Mussio, who previously published A Vision Greater Than Themselves: The Making of the Bank of Montreal, 1817–2017, had full access to BMO’s archives and with it the potential for new insights. However, writing about an institution when you have the boardroom’s full cooperation is like writing an authorized biography of a celebrity. There are limits: Too sanitized, and no one is going to read it or believe it to be creditable. Too revealing or provocative — well, that’s just not going to happen. The arrangement makes it difficult to communicate the reality of decision making , as Bryan Burrough and John Helyar did brilliantly with Barbarians at the Gate: The Fall of RJR Nabisco, in 1989, or as Liaquat Ahamed did with Lords of Finance: The Bankers Who Broke the World, which won the Pulitzer in 2010.
By contrast, Whom Fortune Favours makes it seem that all decisions are rational, that all executives are collegial. The inner workings of First Canadian Place come across as rather boring , especially when the reality in most financial institutions — in most large companies, for that matter — is a continuing tumult as rapacious executive egos attempt to overturn whatever illusory methodology exists.
Mussio’s first volume includes valuable historical material, but the second volume, covering 1946 to 2017, is more engaging: we’re more cognizant of the newsworthy situations being described. For instance, it was a seminal moment when BMO decided, in 1984, to take over Harris Bankcorp. Canadian companies rarely bought U.S. ones; it was usually the other way around. “More than any other single acquisition, event, or initiative,” Mussio explains, “the purchase of the Harris Bank of Chicago has been seen as the kind of big move that many banks and bankers are called to aspire to, but that few actually have the opportunity to realize.”
On paper, the acquisition seemed promising. BMO would have access to Harris Bank’s well-respected trust business and trading acumen and would gain its U.S. cash management skills and domestic loans experience, as well as money market, bond trading , and underwriting capabilities. With a solid position at home, significant international exposure, and superior account management and operations savvy, BMO believed it could exploit Harris Bank’s attributes both in Canada and worldwide.
Although Harris grew to contribute about 25 percent of adjusted company earnings by 2017, the merger didn’t start off well: “For many years, the culture at Harris Bank was reluctant to accept that a Canadian bank had taken over this Chicago institution. One veteran of the BMO-Harris experience recalled that more than a few Harris executives of the era seemed to ‘resent being acquired and resentful that [BMO] was going to manage them.’” Perhaps the new bosses were guilty of “trying to be way too nice.”

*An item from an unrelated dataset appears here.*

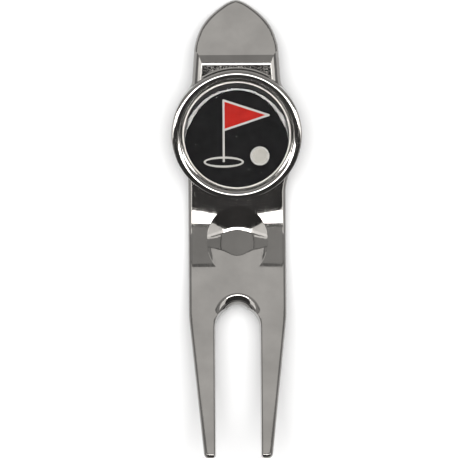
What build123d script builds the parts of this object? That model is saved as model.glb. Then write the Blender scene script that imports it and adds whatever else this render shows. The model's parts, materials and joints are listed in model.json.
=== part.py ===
from build123d import *
from math import atan2, cos, degrees, hypot, radians, sin, sqrt, tan
import os

os.makedirs("parts", exist_ok=True)

# Divot repair tool with a removable ball marker, in millimetres, +Z up.
# The tool lies marker side up, on the belly of its lower bend and on its leaf's tip.
# +Y points along the tool to the leaf, and the origin is the bottom centre of its box.

# Plate: the middle slopes down towards the fork, which rises again to its tips
plate_thickness = 3.0
rest_tilt = 6.5                  # slope of the middle in the rest pose
fork_turn = 18.1                 # turn of the lower bend
lower_bend_radius = 44.0         # on the upper face
upper_bend_start = 13.8          # along the middle, from the cup's centre
upper_bend_radius = 8.2          # on the upper face
upper_bend_turn = 15.0           # then a crease where the leaf's flat face begins
crease_radius = 1.0
upper_bend_bottom_radius = 6.0
tool_length = 91.4
cup_to_lower_bend = 21.8
cup_to_leaf_tip = 26.65          # level distance
leaf_tip_thickness = 1.4
prong_tip_thickness = 2.0

# Outline, seen along the middle's normal
leaf_half_width = 8.43
body_half_width = 9.75
leaf_shoulder = 15.9             # where the leaf begins to narrow
leaf_outline = ((2.8, 1.2), (5.55, 3.4), (7.2, 5.65), (8.1, 8.0))    # half width, distance from the tip
leaf_tip_sweep = 0.15            # the tip's outline falls away at once, per mm of width
neck_flare = 0.07                # the neck widens towards the cup, per mm
neck_foot = 5.0                  # the neck's sides end here, under the cup
taper_start = -36.3              # where the prongs begin to narrow
taper_blend_radius = 30.0
prong_tip_half_spread = 6.7      # outer edge of a prong at its tip
upper_blend_radius = 3.0         # neck's sides into the cup's wall
lower_blend_radius = 13.0        # cup's wall into the body's sides
lower_blend_span = 9.0           # it spans what a tangent blend of this radius would
neck_rounding_width = 1.75       # broad rounding of the neck's upper edges
neck_rounding_drop = 1.6
neck_rounding_radius = 1.9
neck_rounding_run = 5.0          # past the leaf's shoulders
top_edge_radius = 0.85
bottom_edge_radius = 0.5

# Slot between the prongs, drafted as cast, with a wide round-over at its closed end
slot_half_width = 4.35           # at the underside
slot_end_from_bend = 17.2        # centre of the slot's round end, along the fork
slot_draft = 6.0
slot_edge_width = 0.3
slot_edge_radius = 0.32
mouth_from_bend = 15.1           # centre of the round-over
mouth_rim_radius = 4.7
mouth_depth = 1.95
mouth_curve_radius = 2.1
prong_corner_radius = 1.1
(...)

Through the 1980s and 1990s, many BMO suits thought the acquisition “a disaster” and let Harris continue to chart its own course. Not everyone believed the rocky relationship was the fault of the Canadians or an issue with their non-assertive demeanour; many just didn’t think Bay Street could cope with the rougher world of American finance. While things have improved since those early days, the Harris Bank story remains a cautionary tale for capital heading south — one that perhaps informed TD Bank’s more successful move into the U.S. in 2008.
One of BMO’s most innovative initiatives was its early foray into online banking , well ahead of most others and certainly as the leader of the Big Six. In October 1996, it launched mbanx, “an entirely new virtual banking enterprise designed to meet the needs of financially active consumers across North America at the highest standards of speed, convenience and service quality.” The bank promised a game changer, telling customers that “you deserve better” and “maybe it’s time for a new relationship.” But BMO’s operations and culture weren’t prepared for the advertised revolution: “mbanx was almost certainly a visionary and bold move, but the project also proved to be a serious overextension.” Mussio quotes one insider who said that “the launch looked very well done” from the outside, “but behind the scenes it was chaos.”
It would be a mistake, Mussio argues, to view the digital experiment as a failure. In many ways, it “crystallized some of the enduring qualities of an evolving purpose for the Bank. One of the most persistent legacies of the mbanx era was the kind of cultural values that began to be articulated as a conscious program of organizational life. The five values were: (1) change is good; (2) we believe in better; (3) a promise is a promise; (4) make simple rules that work; and (5) everyone is important.” Of course, only in Canada would a humiliating debacle like mbanx be seen this way, rather than getting the senior management fired or shaking public confidence.
Another high-profile failure: the unconsummated merger with the Royal Bank in 1998. To compete internationally, the argument went, Canadian banks needed to be larger, more capitalized. When it became known that BMO and RBC planned to merge, CIBC and TD didn’t want to be left behind and decided to elope too. Public opinion was clearly worried about fewer banks — with even less competition and choice. In light of the prevailing sentiment, Paul Martin, then finance minister, declined to approve the mergers. The potential BMO-RBC deal involved high-stakes politics and finance, as well as a glamorous Irish Canadian big wheel in the form of Matt Barrett of BMO. But Mussio’s scholarly recounting of events can feel more textbook than revelatory. You want to be taken behind the scenes. You want Barrett’s titillating marriage with the playgirl Anne-Marie Sten, just the year before, to help spice things up.
One of the most fascinating aspects of Whom Fortune Favours is the photographs: all white guys all the time, except for the last few pages. One, a picture of the main Vancouver branch, in 1952, is captioned “A bustling workplace.” But the word “bustling” feels incongruous with the book as written. As Whom Fortune Favours would have it, the bank business is always a dispassionate undertaking. There is little sense of the emotional impact it has on the people inside or their customers, let alone of what Canadians expect of a perpetually profitable enterprise. A history that truly places the storied institution within the broader societal context is yet to come. What Mussio has produced is a meticulous business case study, rigorously documented, that suggests the Bank of Montreal is best understood in its own world, not necessarily in the real one.
Kelvin Browne is writing a gay romance novel to pass his winter onshore in Nova Scotia.